Peter's pastoral urgency in these verses challenges contemporary Catholics on two concrete fronts. First, it rebukes the assumption that knowing something is sufficient — Peter writes to people already "established in the truth," yet insists on reminding them. In an age of spiritual distraction, algorithmic fragmentation of attention, and the constant noise of competing narratives, Christians need structured, recurring encounter with the foundational truths of their faith: the sacraments, the Creed, Scripture, prayer. This is why the Church gives us the liturgical year, the Rosary, daily Mass — not because Catholics are ignorant, but because truth needs to be regularly re-awoken.
Second, Peter's awareness of his approaching death calls every Catholic to reflect on what legacy of faith they are actively building. Parents, grandparents, catechists, pastors — each has a version of Peter's responsibility to ensure that those in their care can "remember these things even after my departure." This might mean writing letters of faith to children, intentional conversations with grandchildren, consistent modeling of prayer in the home. The apostolic mission is not reserved for clergy; every baptized Christian participates in the transmission of the faith to the next generation.
Verse 15 — "Yes, I will make every effort that you may always be able to remember these things even after my departure."

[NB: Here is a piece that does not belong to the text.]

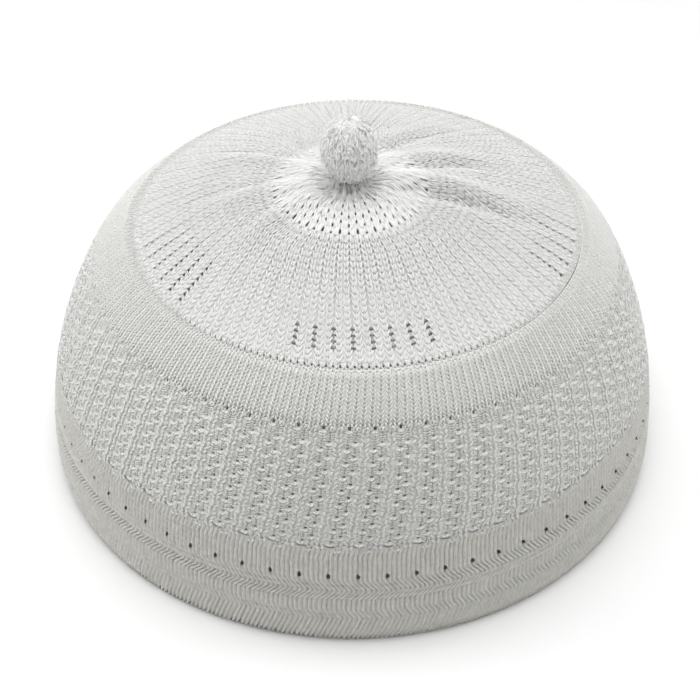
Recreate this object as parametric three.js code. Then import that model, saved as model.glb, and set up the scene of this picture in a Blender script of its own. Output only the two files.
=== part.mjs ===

The word "departure" (ἔξοδον, exodon) is the same word used at the Transfiguration in Luke 9:31, where Moses and Elijah speak with Jesus about his "exodus" — his departure through death and resurrection to the Father. Peter, who was present at the Transfiguration, now applies this same dignified term to his own death, linking apostolic martyrdom to the Paschal Mystery of Christ. The phrase "make every effort" signals that Peter has a written legacy in mind — this very letter, and possibly also the Gospel of Mark, which ancient tradition (attested by Papias and Eusebius) identifies as Peter's own preaching preserved in writing by his disciple Mark. Death does not end the apostolic mission; it makes faithful transmission all the more necessary.